Независимые от человеческого сознания закономерности Еня Воейков находит во внешнем мире посредством «интуитивизма». Однако суть его «интуитивизма» противоположна тому смыслу, который придала этому понятию философия нового времени; оба пути, предложенные основателями новоевропейской философии, — индуктивный метод Декарта и дедуктивный Бэкона — представляются герою «мертвяще-искусственными и извне навязанными» схемами. Характерно, что здесь место этической и эстетической проблематики на время занимают «числа», обеспечивающие более надежную характеристику объективного мира. Интерес к философии числа Хлебников сохранит до конца жизни.

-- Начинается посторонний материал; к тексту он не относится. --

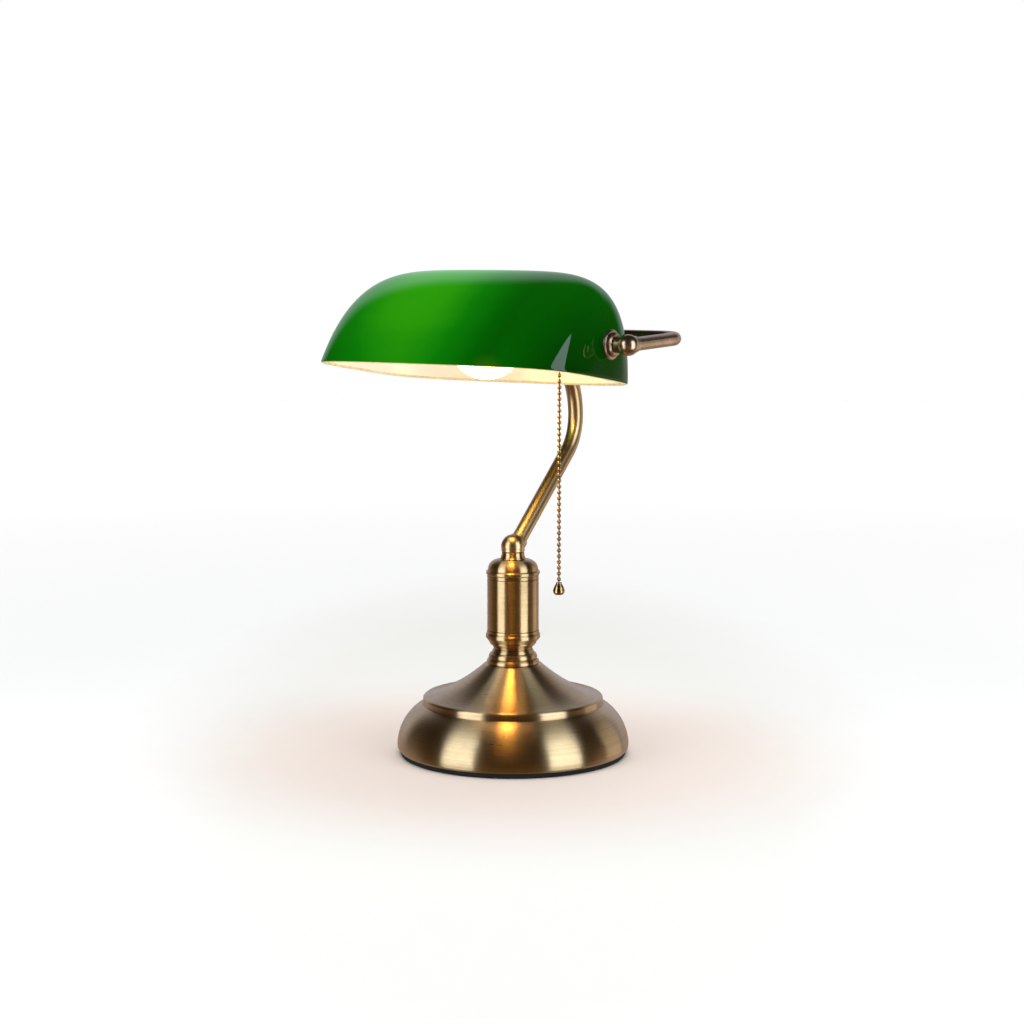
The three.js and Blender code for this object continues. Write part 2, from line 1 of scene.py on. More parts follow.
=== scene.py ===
"""Banker desk lamp: the fine surfaces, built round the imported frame.

Outlines are in millimetres, as on a drawing, and a mesh is in metres once it is made.
An outline's points are (radius, height), with a fillet as a third number where it has one.
The frame has +X along the shade towards the lamp holder, and -Y is the side where the user sits.
"""

import json
import math
from functools import partial

import bmesh
import bpy
from mathutils import Matrix, Vector


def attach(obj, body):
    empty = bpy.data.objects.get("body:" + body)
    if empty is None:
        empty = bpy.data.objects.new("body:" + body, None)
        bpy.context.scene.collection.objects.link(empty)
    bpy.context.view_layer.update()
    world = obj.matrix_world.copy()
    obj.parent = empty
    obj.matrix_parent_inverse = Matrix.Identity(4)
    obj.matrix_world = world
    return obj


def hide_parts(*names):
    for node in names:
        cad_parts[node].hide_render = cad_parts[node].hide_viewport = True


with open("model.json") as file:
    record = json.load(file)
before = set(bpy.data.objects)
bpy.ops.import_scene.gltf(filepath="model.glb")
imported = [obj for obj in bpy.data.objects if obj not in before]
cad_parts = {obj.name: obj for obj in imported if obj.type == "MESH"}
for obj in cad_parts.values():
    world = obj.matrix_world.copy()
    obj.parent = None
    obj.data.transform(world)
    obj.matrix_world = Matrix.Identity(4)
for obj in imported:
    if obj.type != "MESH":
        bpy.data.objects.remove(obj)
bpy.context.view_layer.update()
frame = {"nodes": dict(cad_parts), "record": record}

# ---- Dimensions, the same as the CAD's ----

MM = 0.001
GAP = 0.3  # clearance between touching pieces
SHEET = 1.2  # thickness of the spun brass
TUBE_WALL = 1

BASE_RADIUS = 90.4
BASE_HEIGHT = 70.3
RIDGE_RADIUS = 70.2
RIDGE_HEIGHT = 45.3
FOOT_RADIUS = 88
FOOT_HEIGHT = 3.5
BUSHING_HEIGHT = 13
CORD_HOLE_RADIUS = 6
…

Затем автор и его герой вновь обращаются к XVII веку, к началу новой философии. Исследуется проблема детерминизма, взаимоотношения человека и Бога и — что, вероятно, было главным для Хлебникова в связи с темой его произведения — вопрос о человеческой свободе. На первый план выступает сочинение Спинозы «Этика в геометрическом изложении», заключительная часть которого так и называется — «О человеческой свободе». Хлебников пишет:
«Вы удивляетесь красоте слабого, отклоняющего участие и сострадание сильного. Но как велика красота поступка, когда слабое конечное существо отклоняет участие и сострадание бесконечного существа? Не кажется ли вам тогда, что слабое конечное существо вырастает, выходит из границ конечности, и не становится ли оно тогда в вашем сознании, маленькое конечное существо, рядом с великим бесконечным?
Когда Спиноза писал свое: „Кто любит Бога, тот не может стремиться к тому, чтобы и Бог его любил“, он добровольно отказывался от участия и сострадания к себе божества».

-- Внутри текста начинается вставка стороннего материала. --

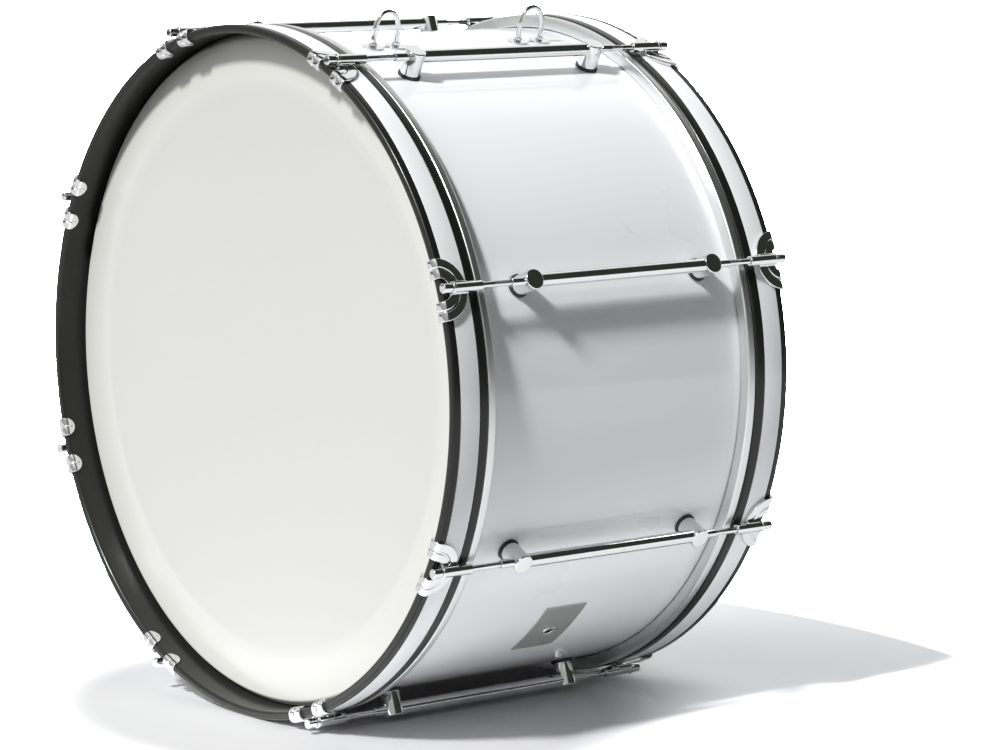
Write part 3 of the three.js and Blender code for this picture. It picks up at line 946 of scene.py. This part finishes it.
def rod_mesh():
    """A threaded end, a plain shank and a slotted round head."""
    head_low = ROD_END - ROD_HEAD_LENGTH
    thread_end = ROD_TIP + THREAD_LENGTH
    rows = int(THREAD_LENGTH / THREAD_PITCH * THREAD_ROWS_A_TURN)
    sections = []
    for k in range(rows + 1):
        along = ROD_TIP + THREAD_LENGTH * k / rows
        ends = max(0, min(1, (along - ROD_TIP) / THREAD_RUNOUT, (thread_end - along) / THREAD_RUNOUT))
        loop = []
        for j in range(THREAD_SIDES):
            angle = 2 * math.pi * j / THREAD_SIDES
            phase = (along / THREAD_PITCH - j / THREAD_SIDES) % 1
            radius = ROD_HALF - THREAD_DEPTH * abs(2 * phase - 1) * ends - THREAD_CLEARANCE
            loop.append(Vector((radius * math.sin(angle), along, radius * math.cos(angle))))
        sections.append(loop)
    plain = bar(ROD_HALF, thread_end - ROD_OVERLAP, head_low, ROD_SIDES)
    head = turned([
        (0, head_low, 0),
        (ROD_HEAD_HALF, head_low, ROD_HEAD_LOW_ROUND),
        (ROD_HEAD_HALF, ROD_END, ROD_HEAD_ROUND),
        (0, ROD_END, 0),
    ])
    slot = box_part(SLOT_WIDTH / 2, ROD_END - SLOT_DEPTH, ROD_END + SLOT_DEPTH, ROD_HEAD_HALF + SLOT_MARGIN)
    slotted = cut(mesh_of("rod_head", *head), slot)
    head_part = ([v.co.copy() for v in slotted.vertices], [list(p.vertices) for p in slotted.polygons])
    whole = moved(joined(swept(sections), plain, head_part), Matrix.Translation((0, 0, ROD_RADIUS)))
    return mesh_of("rod", *whole, SHARP_BENT)


# Lugs with their gaskets


def lug_mesh():
    """A tube between two posts, with a ferrule at each end."""
    seat = SHELL_RADIUS + GASKET_THICKNESS
    lift = Matrix.Translation((0, 0, ROD_RADIUS))
    post = turned([
        (0, seat, 0),
        (POST_HALF, seat, POST_FOOT_ROUND),
        (POST_HALF, POST_TIP, POST_ROUND),
        (0, POST_TIP, 0),
    ])
    ferrule = revolved(fillet([
        (ROD_HALF + FERRULE_CLEARANCE, POST_ALONG, 0),
        (FERRULE_HALF, POST_ALONG, 0),
        (FERRULE_HALF, LUG_END, FERRULE_ROUND),
        (ROD_HALF + FERRULE_CLEARANCE, LUG_END, FERRULE_BORE_ROUND),
    ]), SMALL_SIDES)
    parts = [moved(bar(TUBE_HALF, -POST_ALONG, POST_ALONG), lift)]
    for sign in SIGNS:
        parts.append(moved(post, Matrix.Translation((0, sign * POST_ALONG, 0)) @ UPRIGHT))
        flip = Matrix.Identity(4) if sign > 0 else Matrix.Rotation(math.pi, 4, "Z")
        parts.append(moved(ferrule, lift @ flip))
    return mesh_of("lug", *joined(*parts))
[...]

Впрочем, герой Хлебникова почти сразу разочаровывается в рационализме Спинозы. Ему кажется, что закон причинности, на котором основывает свои выводы нидерландский мыслитель, есть лишь условие нашего познавания, то есть является характеристикой субъекта, и мы не можем судить об объективных связях в мире на основании этого закона. «Можем ли мы распространить на все жизни условия нашего познавания?» — спрашивает герой. Вопрос, на который, скорее всего, должен последовать отрицательный ответ, остается открытым.[18]
Закон необходимости, «вневидовой критерий», который обнаружил герой, читая Спинозу, оказался лишь «условием познавания», или априорной формой познания, по Канту. Но не случайно в числе гениев, прославивших человеческий вид, Хлебников не упоминает Канта. Позже он скажет: «Я начал с выпада на уру <sic!> против Канта». По мнению поэта, «Кант, хотевший определить границы человеческого разума, определил границы немецкого разума». Итак, Еня Воейков опять оказывается в начале своего пути. Поиски «вневидового критерия» не принесли желаемого результата, но разочарование не остановило героя, а лишь изменило направление его мысли. Эгоморфизм больше не страшит его. Теперь «ему стало страшно за судьбы этих статуй, этих картинных галерей с длинными рядами красиво и искусно уставленных картин; при появлении каждой из них сколько раз произносилось слово „вечность“. Лувр, Дрезденская галерея с Сикстинской мадонной, Национальная картинная галерея в Лондоне; в них, в этих полотнах, в этих мраморах и бронзах, сколько вложено огня вдохновенья, столько потенциального чувства красоты. И все это погибнет».
На пути к преодолению власти вида Хлебников и его герой сталкиваются с проблемой искусства. Вневидового критерия в эстетике, в «царстве прекрасного» Воейков не нашел. Искусство же, хоть и является созданием человека, оказывается гораздо ближе к вневидовому идеалу. В этом убеждении Хлебников не одинок. Подобное понимание роли искусства было выдвинуто Шопенгауэром, которого Хлебников знал и читал, его он упоминает в числе гениев, «сбросивших с себя цепи вида». Но, возможно, в этом фрагменте мысль Шопенгауэра дана опосредованно, через статью Валерия Брюсова «Ключи тайн», ставшую манифестом символизма второй волны (опубликована в первом номере журнала «Весы» за 1904 год).
В первых разделах своей работы Брюсов опровергает все существующие взгляды на искусство и говорит, что «в искусстве есть неизменность и бессмертие, которых нет в красоте. И мраморы Пергамского жертвенника вечны не потому, что прекрасны, а потому, что искусство вдохнуло в них свою жизнь, независимую от красоты». Далее, говоря о «решении загадки искусства», Брюсов по-своему трактует мысль Шопенгауэра. «Искусство, — пишет Брюсов, — есть постижение мира иными, не рассудочными путями. Искусство — то, что в других областях мы называем откровением. Создания искусства — это приотворенные двери в Вечность».